- _Aim_:
Copy out the entries below precisely; nothing is to be omitted.

- _Data_:
****************

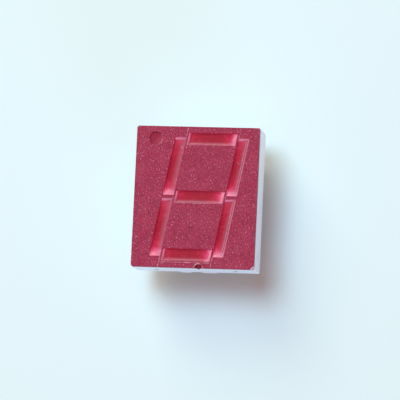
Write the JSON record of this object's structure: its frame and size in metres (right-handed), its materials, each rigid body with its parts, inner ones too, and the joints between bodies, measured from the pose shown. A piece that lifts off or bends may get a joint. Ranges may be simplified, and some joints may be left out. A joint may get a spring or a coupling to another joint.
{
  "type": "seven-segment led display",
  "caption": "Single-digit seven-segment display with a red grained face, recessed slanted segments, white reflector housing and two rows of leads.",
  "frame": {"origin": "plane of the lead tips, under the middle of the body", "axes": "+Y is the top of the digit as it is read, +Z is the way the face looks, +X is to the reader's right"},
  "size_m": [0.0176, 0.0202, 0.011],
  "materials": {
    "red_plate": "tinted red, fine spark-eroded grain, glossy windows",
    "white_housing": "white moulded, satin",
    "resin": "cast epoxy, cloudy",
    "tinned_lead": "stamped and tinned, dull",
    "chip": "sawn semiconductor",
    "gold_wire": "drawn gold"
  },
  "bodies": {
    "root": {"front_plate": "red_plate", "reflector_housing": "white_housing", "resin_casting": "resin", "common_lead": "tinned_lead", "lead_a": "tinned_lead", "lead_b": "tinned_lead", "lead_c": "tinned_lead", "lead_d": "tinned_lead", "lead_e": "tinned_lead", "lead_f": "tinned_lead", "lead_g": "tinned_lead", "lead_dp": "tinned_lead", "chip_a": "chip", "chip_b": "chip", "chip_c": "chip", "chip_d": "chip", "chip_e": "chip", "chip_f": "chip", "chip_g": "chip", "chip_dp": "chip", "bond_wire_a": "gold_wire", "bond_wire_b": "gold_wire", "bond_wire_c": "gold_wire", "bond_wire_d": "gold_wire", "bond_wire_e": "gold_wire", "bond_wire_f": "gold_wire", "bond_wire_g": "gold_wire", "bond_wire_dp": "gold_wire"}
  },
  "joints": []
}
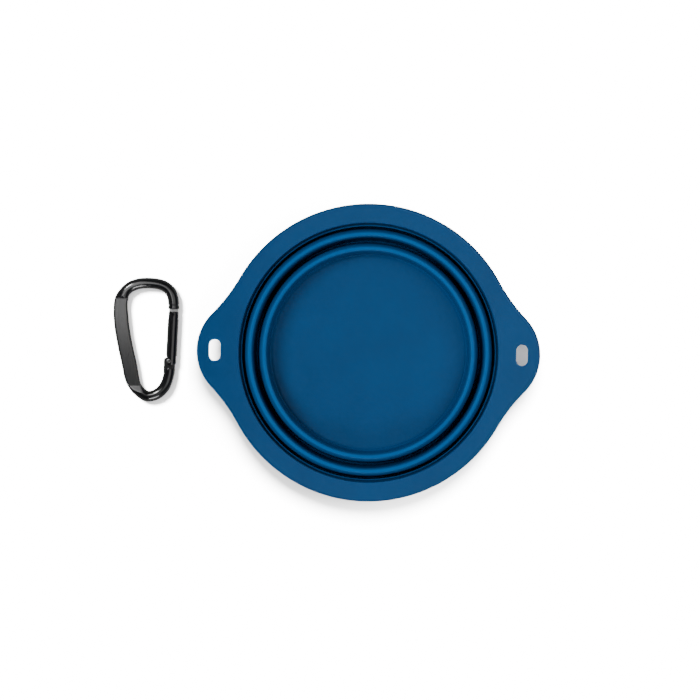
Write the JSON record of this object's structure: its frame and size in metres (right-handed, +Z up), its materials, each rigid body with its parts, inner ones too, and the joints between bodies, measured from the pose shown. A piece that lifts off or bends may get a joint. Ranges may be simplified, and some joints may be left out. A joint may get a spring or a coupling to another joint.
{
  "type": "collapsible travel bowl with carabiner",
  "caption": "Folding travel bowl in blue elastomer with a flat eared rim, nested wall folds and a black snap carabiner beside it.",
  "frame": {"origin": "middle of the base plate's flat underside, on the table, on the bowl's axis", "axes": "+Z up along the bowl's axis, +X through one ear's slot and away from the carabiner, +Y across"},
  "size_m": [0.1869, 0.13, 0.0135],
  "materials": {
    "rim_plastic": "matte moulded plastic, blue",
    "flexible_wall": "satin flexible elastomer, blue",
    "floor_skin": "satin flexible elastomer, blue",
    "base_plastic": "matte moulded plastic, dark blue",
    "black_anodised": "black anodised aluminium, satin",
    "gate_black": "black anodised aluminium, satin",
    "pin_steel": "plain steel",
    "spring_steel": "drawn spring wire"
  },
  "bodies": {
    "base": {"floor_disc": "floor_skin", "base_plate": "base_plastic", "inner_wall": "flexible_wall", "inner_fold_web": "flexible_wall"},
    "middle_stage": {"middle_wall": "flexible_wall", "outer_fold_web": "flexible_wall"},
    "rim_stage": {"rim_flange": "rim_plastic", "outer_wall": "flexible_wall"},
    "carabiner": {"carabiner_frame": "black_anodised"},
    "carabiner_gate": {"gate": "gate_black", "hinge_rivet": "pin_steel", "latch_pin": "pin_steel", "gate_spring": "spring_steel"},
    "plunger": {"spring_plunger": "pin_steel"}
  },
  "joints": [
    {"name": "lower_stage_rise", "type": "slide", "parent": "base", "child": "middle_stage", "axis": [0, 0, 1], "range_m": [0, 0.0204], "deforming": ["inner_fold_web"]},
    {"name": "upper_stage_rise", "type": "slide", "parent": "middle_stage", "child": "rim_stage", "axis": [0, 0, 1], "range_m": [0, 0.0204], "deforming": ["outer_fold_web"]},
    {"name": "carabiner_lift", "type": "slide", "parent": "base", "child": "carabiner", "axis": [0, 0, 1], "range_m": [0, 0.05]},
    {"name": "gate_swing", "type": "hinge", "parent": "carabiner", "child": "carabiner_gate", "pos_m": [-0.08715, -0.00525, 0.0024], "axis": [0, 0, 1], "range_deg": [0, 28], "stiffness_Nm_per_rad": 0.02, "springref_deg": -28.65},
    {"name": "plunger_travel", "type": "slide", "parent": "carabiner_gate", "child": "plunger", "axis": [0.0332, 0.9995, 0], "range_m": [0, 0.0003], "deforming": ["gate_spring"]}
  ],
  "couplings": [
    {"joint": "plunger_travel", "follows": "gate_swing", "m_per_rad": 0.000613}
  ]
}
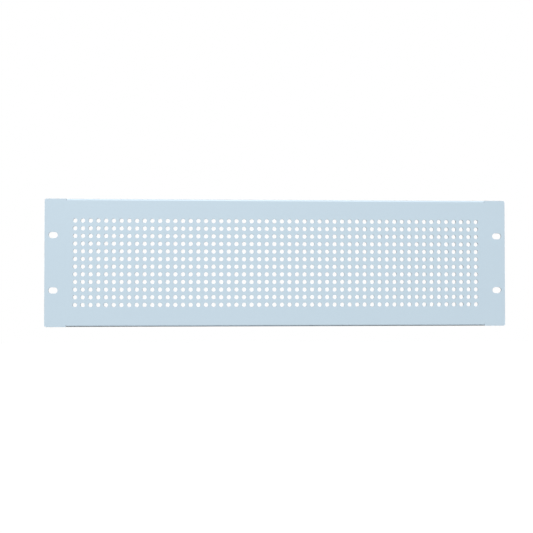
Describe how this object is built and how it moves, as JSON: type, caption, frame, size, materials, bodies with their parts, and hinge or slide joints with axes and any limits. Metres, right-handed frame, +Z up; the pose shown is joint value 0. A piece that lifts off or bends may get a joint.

****************

- _Result of the exercise_:
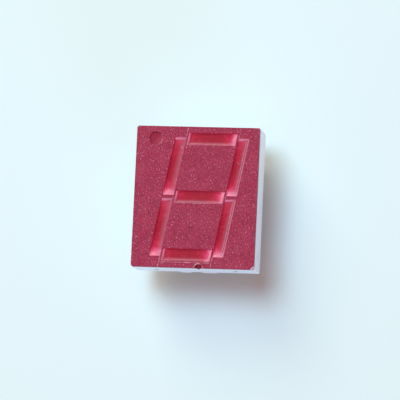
Write the JSON record of this object's structure: its frame and size in metres (right-handed), its materials, each rigid body with its parts, inner ones too, and the joints between bodies, measured from the pose shown. A piece that lifts off or bends may get a joint. Ranges may be simplified, and some joints may be left out. A joint may get a spring or a coupling to another joint.
{
  "type": "seven-segment led display",
  "caption": "Single-digit seven-segment display with a red grained face, recessed slanted segments, white reflector housing and two rows of leads.",
  "frame": {"origin": "plane of the lead tips, under the middle of the body", "axes": "+Y is the top of the digit as it is read, +Z is the way the face looks, +X is to the reader's right"},
  "size_m": [0.0176, 0.0202, 0.011],
  "materials": {
    "red_plate": "tinted red, fine spark-eroded grain, glossy windows",
    "white_housing": "white moulded, satin",
    "resin": "cast epoxy, cloudy",
    "tinned_lead": "stamped and tinned, dull",
    "chip": "sawn semiconductor",
    "gold_wire": "drawn gold"
  },
  "bodies": {
    "root": {"front_plate": "red_plate", "reflector_housing": "white_housing", "resin_casting": "resin", "common_lead": "tinned_lead", "lead_a": "tinned_lead", "lead_b": "tinned_lead", "lead_c": "tinned_lead", "lead_d": "tinned_lead", "lead_e": "tinned_lead", "lead_f": "tinned_lead", "lead_g": "tinned_lead", "lead_dp": "tinned_lead", "chip_a": "chip", "chip_b": "chip", "chip_c": "chip", "chip_d": "chip", "chip_e": "chip", "chip_f": "chip", "chip_g": "chip", "chip_dp": "chip", "bond_wire_a": "gold_wire", "bond_wire_b": "gold_wire", "bond_wire_c": "gold_wire", "bond_wire_d": "gold_wire", "bond_wire_e": "gold_wire", "bond_wire_f": "gold_wire", "bond_wire_g": "gold_wire", "bond_wire_dp": "gold_wire"}
  },
  "joints": []
}
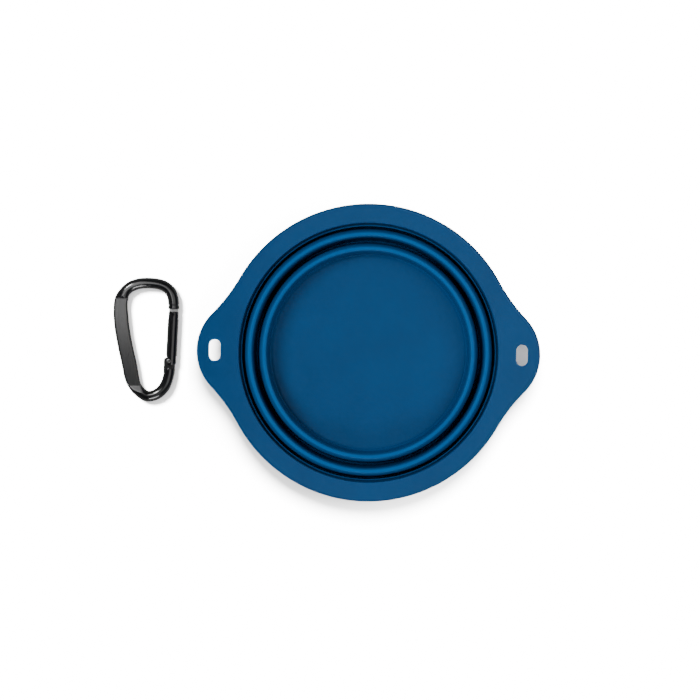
Write the JSON record of this object's structure: its frame and size in metres (right-handed, +Z up), its materials, each rigid body with its parts, inner ones too, and the joints between bodies, measured from the pose shown. A piece that lifts off or bends may get a joint. Ranges may be simplified, and some joints may be left out. A joint may get a spring or a coupling to another joint.
{
  "type": "collapsible travel bowl with carabiner",
  "caption": "Folding travel bowl in blue elastomer with a flat eared rim, nested wall folds and a black snap carabiner beside it.",
  "frame": {"origin": "middle of the base plate's flat underside, on the table, on the bowl's axis", "axes": "+Z up along the bowl's axis, +X through one ear's slot and away from the carabiner, +Y across"},
  "size_m": [0.1869, 0.13, 0.0135],
  "materials": {
    "rim_plastic": "matte moulded plastic, blue",
    "flexible_wall": "satin flexible elastomer, blue",
    "floor_skin": "satin flexible elastomer, blue",
    "base_plastic": "matte moulded plastic, dark blue",
    "black_anodised": "black anodised aluminium, satin",
    "gate_black": "black anodised aluminium, satin",
    "pin_steel": "plain steel",
    "spring_steel": "drawn spring wire"
  },
  "bodies": {
    "base": {"floor_disc": "floor_skin", "base_plate": "base_plastic", "inner_wall": "flexible_wall", "inner_fold_web": "flexible_wall"},
    "middle_stage": {"middle_wall": "flexible_wall", "outer_fold_web": "flexible_wall"},
    "rim_stage": {"rim_flange": "rim_plastic", "outer_wall": "flexible_wall"},
    "carabiner": {"carabiner_frame": "black_anodised"},
    "carabiner_gate": {"gate": "gate_black", "hinge_rivet": "pin_steel", "latch_pin": "pin_steel", "gate_spring": "spring_steel"},
    "plunger": {"spring_plunger": "pin_steel"}
  },
  "joints": [
    {"name": "lower_stage_rise", "type": "slide", "parent": "base", "child": "middle_stage", "axis": [0, 0, 1], "range_m": [0, 0.0204], "deforming": ["inner_fold_web"]},
    {"name": "upper_stage_rise", "type": "slide", "parent": "middle_stage", "child": "rim_stage", "axis": [0, 0, 1], "range_m": [0, 0.0204], "deforming": ["outer_fold_web"]},
    {"name": "carabiner_lift", "type": "slide", "parent": "base", "child": "carabiner", "axis": [0, 0, 1], "range_m": [0, 0.05]},
    {"name": "gate_swing", "type": "hinge", "parent": "carabiner", "child": "carabiner_gate", "pos_m": [-0.08715, -0.00525, 0.0024], "axis": [0, 0, 1], "range_deg": [0, 28], "stiffness_Nm_per_rad": 0.02, "springref_deg": -28.65},
    {"name": "plunger_travel", "type": "slide", "parent": "carabiner_gate", "child": "plunger", "axis": [0.0332, 0.9995, 0], "range_m": [0, 0.0003], "deforming": ["gate_spring"]}
  ],
  "couplings": [
    {"joint": "plunger_travel", "follows": "gate_swing", "m_per_rad": 0.000613}
  ]
}
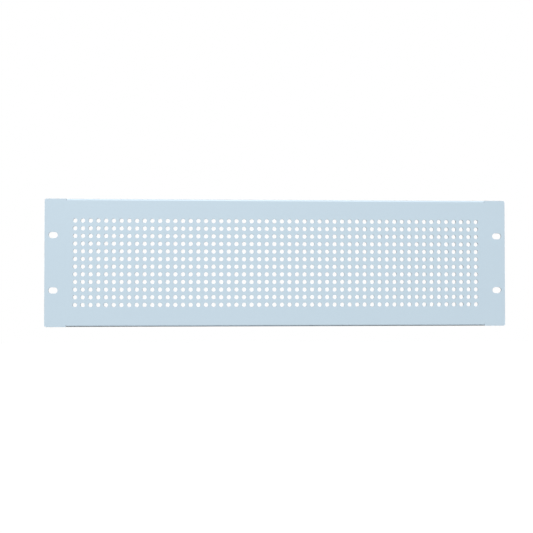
Describe how this object is built and how it moves, as JSON: type, caption, frame, size, materials, bodies with their parts, and hinge or slide joints with axes and any limits. Metres, right-handed frame, +Z up; the pose shown is joint value 0. A piece that lifts off or bends may get a joint.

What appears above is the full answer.